Yeah, I was about to mention that MSSQL has had this 'feature' for years. I've used it a lot for retrieving organizational structures from the typical parent-child table structure.

The best part of it, is that it is MUCH simpler than either trying to roll your own through cursors or dealing with it in whatever language outside the database.

csytan · on June 1, 2010

Here's the evidence:

http://www.reddit.com/r/programming/comments/8q2pz/ask_reddi...

In my case, Appengine does not support recursive SQL queries, so another method had to be used.

seldo · on May 31, 2010

The Oracle equivalent of this functionality if called CONNECT BY PRIOR:

http://ss64.com/ora/connectby.html

I used it back in 2002 to build some messageboards and it was pretty effing magical. Glad to see equivalent functionality finally make it to OSS.

petervandijck · on May 30, 2010

Cool. I thought I was the only one that couldn't figure out a nice way to do threaded comments, turns out even reddit orders stuff in memory.

iamelgringo · on May 30, 2010

Threaded comments are surprisingly difficult to model in a relational database. I spent about a month on the problem when I rolled my own threaded comment system for newsley. Relational Databases really don't lend themselves to easily modeling tree structures.

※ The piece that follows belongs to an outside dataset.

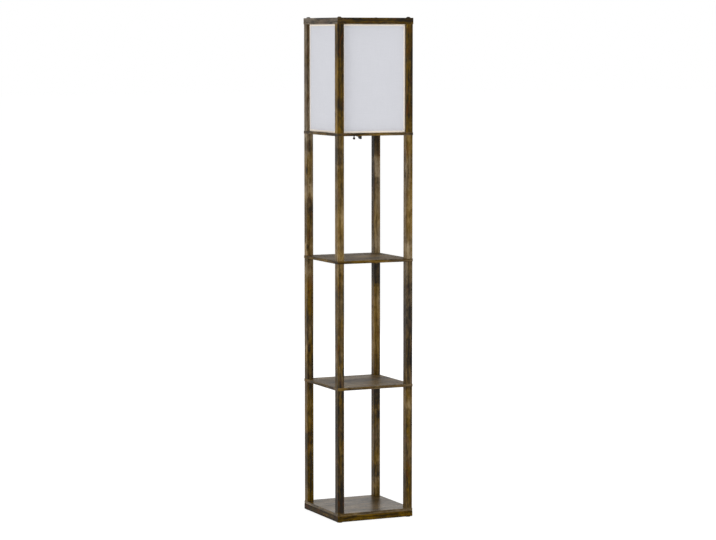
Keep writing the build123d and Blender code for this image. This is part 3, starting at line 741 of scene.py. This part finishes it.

If you're interseted in doing something like this, I'd highly recommend this book: http://www.amazon.com/Hierarchies-Smarties-Kaufmann-Manageme...

He has two really good chapters that specifically building a comment system. It takes a bit of work, and you end up pre-computing the comment system on INSERT's instead of SELECT's. But, you can build a comment system that pulls your entire comment tree in order using a single SELECT ... FROM COMMENTS ... ORDER BY comment.node_left;

papersmith · on May 30, 2010

Personally I just sort everything in memory like reddit, since I need to traverse all branches to calculate weighed scores, which is a balance of vote counts and age. I think reddit/HN do something similar? I wonder how Disqus handles this.

I'm not really sure how to do that in SQL.